→ **THE PROBLEM**
Work through the material below line by line and say how many lines include the word "bodies". Only the number, please.

==== COLLECTED DATA

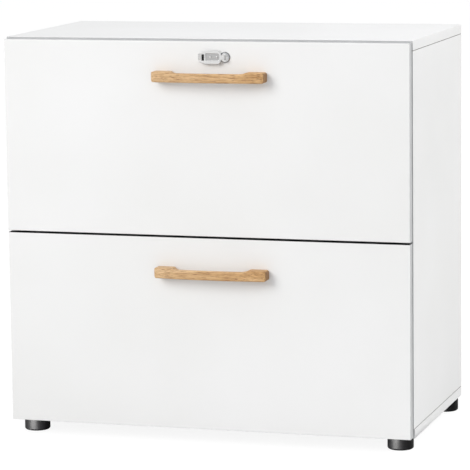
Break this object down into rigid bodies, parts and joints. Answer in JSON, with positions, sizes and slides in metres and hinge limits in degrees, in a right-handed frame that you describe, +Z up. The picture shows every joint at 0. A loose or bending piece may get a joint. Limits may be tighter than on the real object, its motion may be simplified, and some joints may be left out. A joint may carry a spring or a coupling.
{
  "type": "filing cabinet",
  "caption": "Low white filing cabinet with two wide drawers for hanging folders, oak bow handles, a lock with a folding key and round levelling feet.",
  "frame": {"origin": "on the floor, below the middle of the cabinet with its drawers closed, handles included", "axes": "+X to the right seen from the front, +Y from the front to the back, +Z up"},
  "size_m": [0.8, 0.4704, 0.775],
  "materials": {
    "white_melamine": "satin white melamine on particle board",
    "oak": "matt oiled light oak",
    "beech": "bare beech",
    "drawer_steel": "light grey powder coat",
    "zinc_plated_steel": "bright zinc plate",
    "cast_zinc": "bare zinc casting",
    "cage_plastic": "natural moulded plastic",
    "black_plastic": "black moulded plastic",
    "lock_chrome": "satin chrome plate",
    "key_nickel": "satin nickel plate",
    "bumper_plastic": "clear soft bumper"
  },
  "bodies": {
    "carcass": {"top_panel": "white_melamine", "bottom_panel": "white_melamine", "left_side_panel": "white_melamine", "right_side_panel": "white_melamine", "back_panel": "white_melamine", "cam_locks": "cast_zinc", "cam_bolts": "zinc_plated_steel", "wood_dowels": "beech", "foot_sockets": "zinc_plated_steel", "lock_keeper": "zinc_plated_steel", "carcass_screws": "zinc_plated_steel", "lower_cabinet_rails": "zinc_plated_steel", "upper_cabinet_rails": "zinc_plated_steel"},
    "lower_drawer": {"lower_drawer_front": "white_melamine", "lower_drawer_left_side": "drawer_steel", "lower_drawer_right_side": "drawer_steel", "lower_drawer_back": "drawer_steel", "lower_drawer_bottom": "white_melamine", "lower_drawer_crossbar": "drawer_steel", "lower_drawer_screws": "zinc_plated_steel", "lower_file_rails": "zinc_plated_steel", "lower_front_bumpers": "bumper_plastic", "lower_handle": "oak", "lower_handle_screws": "zinc_plated_steel", "lower_drawer_rails": "zinc_plated_steel"},
    "lower_middle_rails": {"lower_middle_rails": "zinc_plated_steel"},
    "lower_outer_cages": {"lower_outer_ball_cages": "cage_plastic"},
    "lower_inner_cages": {"lower_inner_ball_cages": "cage_plastic"},
    "upper_drawer": {"upper_drawer_front": "white_melamine", "upper_drawer_left_side": "drawer_steel", "upper_drawer_right_side": "drawer_steel", "upper_drawer_back": "drawer_steel", "upper_drawer_bottom": "white_melamine", "upper_drawer_crossbar": "drawer_steel", "upper_drawer_screws": "zinc_plated_steel", "upper_file_rails": "zinc_plated_steel", "upper_front_bumpers": "bumper_plastic", "upper_handle": "oak", "upper_handle_screws": "zinc_plated_steel", "upper_drawer_rails": "zinc_plated_steel", "lock_housing": "lock_chrome", "lock_nut": "zinc_plated_steel"},
    "upper_middle_rails": {"upper_middle_rails": "zinc_plated_steel"},
    "upper_outer_cages": {"upper_outer_ball_cages": "cage_plastic"},
    "upper_inner_cages": {"upper_inner_ball_cages": "cage_plastic"},
    "lock_core": {"lock_cylinder": "lock_chrome", "lock_cam": "zinc_plated_steel", "cam_screw": "zinc_plated_steel", "key_blade": "key_nickel", "key_hinge_pin": "key_nickel"},
    "folding_key": {"key_bow": "key_nickel", "key_insert": "black_plastic"},
    "front_left_foot": {"front_left_foot_pad": "black_plastic", "front_left_foot_stem": "zinc_plated_steel"},
    "front_right_foot": {"front_right_foot_pad": "black_plastic", "front_right_foot_stem": "zinc_plated_steel"},
    "rear_left_foot": {"rear_left_foot_pad": "black_plastic", "rear_left_foot_stem": "zinc_plated_steel"},
    "rear_right_foot": {"rear_right_foot_pad": "black_plastic", "rear_right_foot_stem": "zinc_plated_steel"}
  },
  "joints": [
    {"name": "lower_drawer_slide", "type": "slide", "parent": "carcass", "child": "lower_drawer", "axis": [0, -1, 0], "range_m": [0, 0.35]},
    {"name": "lower_middle_rails_slide", "type": "slide", "parent": "carcass", "child": "lower_middle_rails", "axis": [0, -1, 0], "range_m": [0, 0.175]},
    {"name": "lower_outer_cages_slide", "type": "slide", "parent": "carcass", "child": "lower_outer_cages", "axis": [0, -1, 0], "range_m": [0, 0.0875]},
    {"name": "lower_inner_cages_slide", "type": "slide", "parent": "carcass", "child": "lower_inner_cages", "axis": [0, -1, 0], "range_m": [0, 0.2625]},
    {"name": "upper_drawer_slide", "type": "slide", "parent": "carcass", "child": "upper_drawer", "axis": [0, -1, 0], "range_m": [0, 0.35]},
    {"name": "upper_middle_rails_slide", "type": "slide", "parent": "carcass", "child": "upper_middle_rails", "axis": [0, -1, 0], "range_m": [0, 0.175]},
    {"name": "upper_outer_cages_slide", "type": "slide", "parent": "carcass", "child": "upper_outer_cages", "axis": [0, -1, 0], "range_m": [0, 0.0875]},
    {"name": "upper_inner_cages_slide", "type": "slide", "parent": "carcass", "child": "upper_inner_cages", "axis": [0, -1, 0], "range_m": [0, 0.2625]},
    {"name": "lock_turn", "type": "hinge", "parent": "upper_drawer", "child": "lock_core", "pos_m": [0.045, -0.20525, 0.7415], "axis": [0, 1, 0], "range_deg": [0, 90]},
    {"name": "key_fold", "type": "hinge", "parent": "lock_core", "child": "folding_key", "pos_m": [0.045, -0.21125, 0.7415], "axis": [0, 0, 1], "range_deg": [0, 90]},
    {"name": "front_left_foot_adjust", "type": "slide", "parent": "carcass", "child": "front_left_foot", "axis": [0, 0, -1], "range_m": [0, 0.01]},
    {"name": "front_right_foot_adjust", "type": "slide", "parent": "carcass", "child": "front_right_foot", "axis": [0, 0, -1], "range_m": [0, 0.01]},
    {"name": "rear_left_foot_adjust", "type": "slide", "parent": "carcass", "child": "rear_left_foot", "axis": [0, 0, -1], "range_m": [0, 0.01]},
    {"name": "rear_right_foot_adjust", "type": "slide", "parent": "carcass", "child": "rear_right_foot", "axis": [0, 0, -1], "range_m": [0, 0.01]}
  ],
  "couplings": [
    {"joint": "lower_middle_rails_slide", "follows": "lower_drawer_slide", "ratio": 0.5},
    {"joint": "lower_outer_cages_slide", "follows": "lower_drawer_slide", "ratio": 0.25},
    {"joint": "lower_inner_cages_slide", "follows": "lower_drawer_slide", "ratio": 0.75},
    {"joint": "upper_middle_rails_slide", "follows": "upper_drawer_slide", "ratio": 0.5},
    {"joint": "upper_outer_cages_slide", "follows": "upper_drawer_slide", "ratio": 0.25},
    {"joint": "upper_inner_cages_slide", "follows": "upper_drawer_slide", "ratio": 0.75}
  ]
}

========

→ **OUTPUT OF THE EXERCISE**
2